Zhao appeared in court last week, when his lawyers asked the judge to keep cameras out of the courtroom. Judge Elizabeth Lee refused, saying she doesn’t take the importance of public access to the judicial process lightly. Zhao left visibly in tears. 

The shootings occurred Jan. 23 at California Terra Garden, previously known as Mountain Mushroom Farm, and nearby Concord Farms. The majority of farmworkers in the area are Latinos but the Garden was one of the few that employed Asian workers, according to a farmworker advocacy group based in Half Moon Bay. 

Authorities believe Zhao acted alone when he entered the mushroom farm where he worked, shot and killed four people and seriously wounded a fifth. He then drove to a nearby farm where he worked previously and killed three more people, according to Eamonn Allen, a sheriff’s spokesperson.

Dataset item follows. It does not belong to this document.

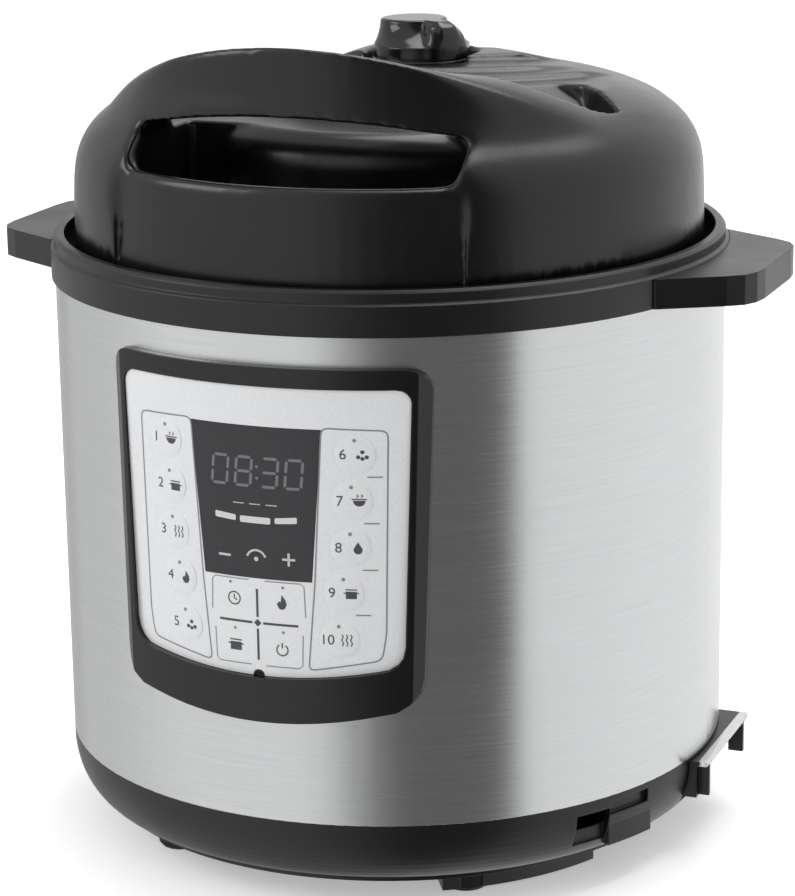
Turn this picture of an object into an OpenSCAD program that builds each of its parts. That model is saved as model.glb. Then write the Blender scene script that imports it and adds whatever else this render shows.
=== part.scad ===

Officials have said some of the people killed were migrant workers. Some people were shot in trailers on the property.

It was California’s third mass shooting in eight days, and the worst in San Mateo County’s history, Wagstaffe said. 

The charges against Zhao include additional allegations that could result in the death penalty or life in prison without parole, though Governor Gavin Newsom has issued a moratorium on executions and the state hasn't executed anyone since 2006. 

Zhao is from China and has lived in the United States for at least a dozen years, Wagstaffe said. He had legal paperwork to live in the country at one time and investigators were determining whether it is still valid. In 2013, he was accused of threatening to split a coworker’s head open with a knife and separately tried to suffocate the man with a pillow, according to court documents.

“We continue to call on our federal and California legislators to enact laws to help bring this senseless wave of violence to an end,” Wagstaffe said in a statement after the tragic shooting.